Этим временем отмечен и заметный рост числа мусюку, «бездомных», которое каждую зиму пополняла масса крестьян, пришедших в город искать счастья и, увы, не нашедших его. Все оказывались на улице, рядом с разорившимися ремесленниками и с торговцами, вынужденными закрыть свои лавки, оттого что не смогли вернуть долги. В 1687 г. Цунаёси пожалел их, как жалел всех бедных на свете. Он ввел практику собирать больных — а также зачинщиков смут, рассматриваемых как душевнобольные, — в дома заключения (тамэ). Благотворительность и введение перегородок в обществе шли рука об руку, как и повсюду.

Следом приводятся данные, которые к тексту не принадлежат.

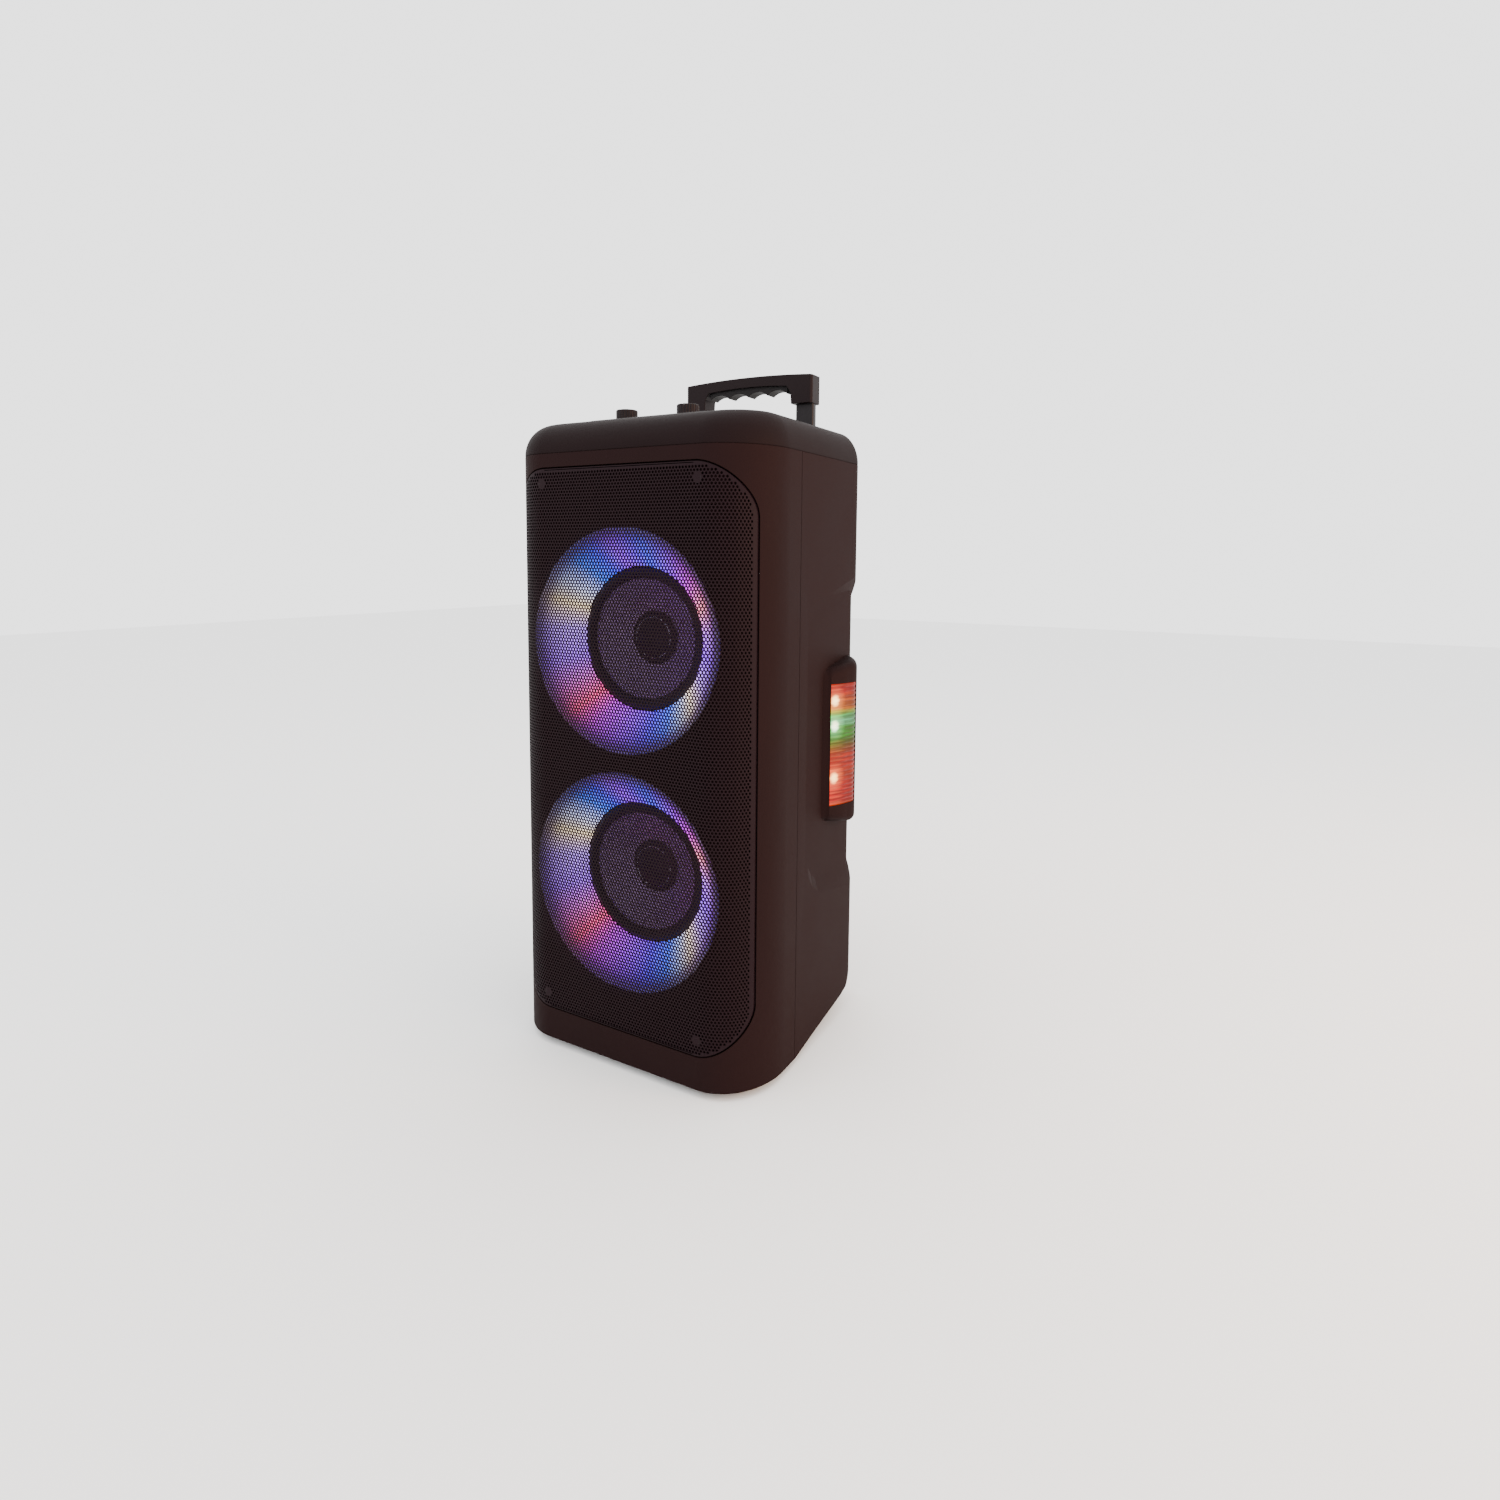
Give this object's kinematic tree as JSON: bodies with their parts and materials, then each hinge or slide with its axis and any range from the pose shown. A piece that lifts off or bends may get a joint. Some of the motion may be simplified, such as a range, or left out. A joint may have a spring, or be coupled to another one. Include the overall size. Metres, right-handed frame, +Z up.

Однако Цунаёси тоже начал чувствовать себя плохо, очень плохо. Он страдал, помимо прочего, оттого, что у него не было наследника мужского пола, и в конце концов счел это следствием давнего греха, совершенного в прошлой жизни. Его мать, которую он почитал, нашла ответ в астрологии: Цунаёси родился в год Собаки, и это могло означать либо то, что в одном из прошлых воплощений он был жесток с одной или несколькими собаками, либо то, что позже он переродится в теле подобного животного. Поэтому в 1687 г. Цунаёси издал еще несколько эдиктов о защите живого вообще и особенно о защите собак. Он велел собирать в Эдо бродячих собак и селить их в приюте, организованном в долине Мусаси, в то время как за жестокость к животным сурово наказывали, мучителей могли приговорить к смертной казни, чего современники ему не простили.
Сегодня трудно оценить влияние подобных действий; бесспорно одно — никто не воздал сёгуну должное за его благотворительные дела, вполне реальные, пусть даже представления того времени могут нас шокировать. Цунаёси получил лишь саркастическое прозвище «Ину-кубо», «собачий сёгун». Такова история, которую скоро триста лет как рассказывают хронисты. Современный историк может увидеть здесь и другое: весьма последовательное буддийское мировоззрение, питавшее очень современную чуткость к сообществу всех живых существ, но слишком мало соответствовавшее представлениям времени — не жалевшего крови ни людей, ни животных, — чтобы несчастный сёгун не стал объектом насмешек, сказавшихся в конечном счете и на его деятельности.